Abstract
Magnetic bearing systems are commonly used for high speed rotor applications, having particular advantages in low pressure or vacuum environments. They provide an alternative to conventional journal, rolling element and gas bearings. The benefits of using magnetic bearing systems are well documented in terms of low fiction and controllable stiffness and damping. In order to protect the magnetic bearings in cases of power failure, intermittent faults and unexpected external disturbances, secondary back-up or touchdown bearings are usually included so that rotor and stator contact is prevented. If, for any reason, the rotor should make contact with a touchdown bearing, the rotor dynamic response will depend on many operational parameters and the rotor unbalance distribution. Contact between the rotor and touchdown bearings could cause relatively high contact forces, potentially damaging in terms of direct mechanical stresses and through induced heat inputs when slip occurs.In this thesis, parameters that allow rotor contact-free orbits and persistent contact orbits to co-exist are investigated. These include rotational speed, unbalance distribution, disturbance force, magnetic bearing and touchdown bearing axial alignment. In order to alleviate the contact problem, an active controlled touchdown bearing is used to reduce contact and friction forces with the aim of returning the rotor to a contact-free orbit.

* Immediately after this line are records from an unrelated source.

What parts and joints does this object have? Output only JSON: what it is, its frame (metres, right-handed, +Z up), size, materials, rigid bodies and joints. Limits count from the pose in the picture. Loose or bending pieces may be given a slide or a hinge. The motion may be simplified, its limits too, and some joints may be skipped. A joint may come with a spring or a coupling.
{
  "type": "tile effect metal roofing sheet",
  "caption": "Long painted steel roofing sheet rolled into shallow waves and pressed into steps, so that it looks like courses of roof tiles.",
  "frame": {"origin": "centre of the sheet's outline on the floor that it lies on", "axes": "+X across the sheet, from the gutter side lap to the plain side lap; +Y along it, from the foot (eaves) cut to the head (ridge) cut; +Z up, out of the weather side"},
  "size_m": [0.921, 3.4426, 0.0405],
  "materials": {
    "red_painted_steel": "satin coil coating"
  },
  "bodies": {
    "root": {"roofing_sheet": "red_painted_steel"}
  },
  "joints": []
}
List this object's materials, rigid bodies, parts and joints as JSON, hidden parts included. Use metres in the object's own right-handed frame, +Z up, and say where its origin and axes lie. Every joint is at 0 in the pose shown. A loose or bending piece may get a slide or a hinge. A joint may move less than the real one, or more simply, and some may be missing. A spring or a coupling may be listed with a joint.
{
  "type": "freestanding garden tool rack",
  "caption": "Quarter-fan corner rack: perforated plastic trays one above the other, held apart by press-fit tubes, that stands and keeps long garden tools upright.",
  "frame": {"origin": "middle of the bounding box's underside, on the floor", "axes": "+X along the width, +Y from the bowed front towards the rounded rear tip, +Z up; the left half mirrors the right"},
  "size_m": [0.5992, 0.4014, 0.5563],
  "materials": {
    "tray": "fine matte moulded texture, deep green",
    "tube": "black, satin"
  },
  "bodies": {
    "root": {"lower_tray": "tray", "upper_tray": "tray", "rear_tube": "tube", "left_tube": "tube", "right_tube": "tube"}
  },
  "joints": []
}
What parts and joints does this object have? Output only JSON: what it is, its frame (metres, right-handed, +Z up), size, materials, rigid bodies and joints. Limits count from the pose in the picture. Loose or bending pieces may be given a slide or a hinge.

It is found that using active touchdown bearing motion control to achieve contact-free levitation from a persistent contact condition is possible when suitable touchdown bearing control strategy is applied. The effect of magnetic bearing and touchdown bearing misalignment on rotor contact dynamics is also analysed and found to have little effect on the effectiveness of touchdown bearing control. The control strategies through an active touchdown bearing have been implemented experimentally; they are demonstrated as being effective in returning a rotor to its contact-free levitation from a persistent contact condition.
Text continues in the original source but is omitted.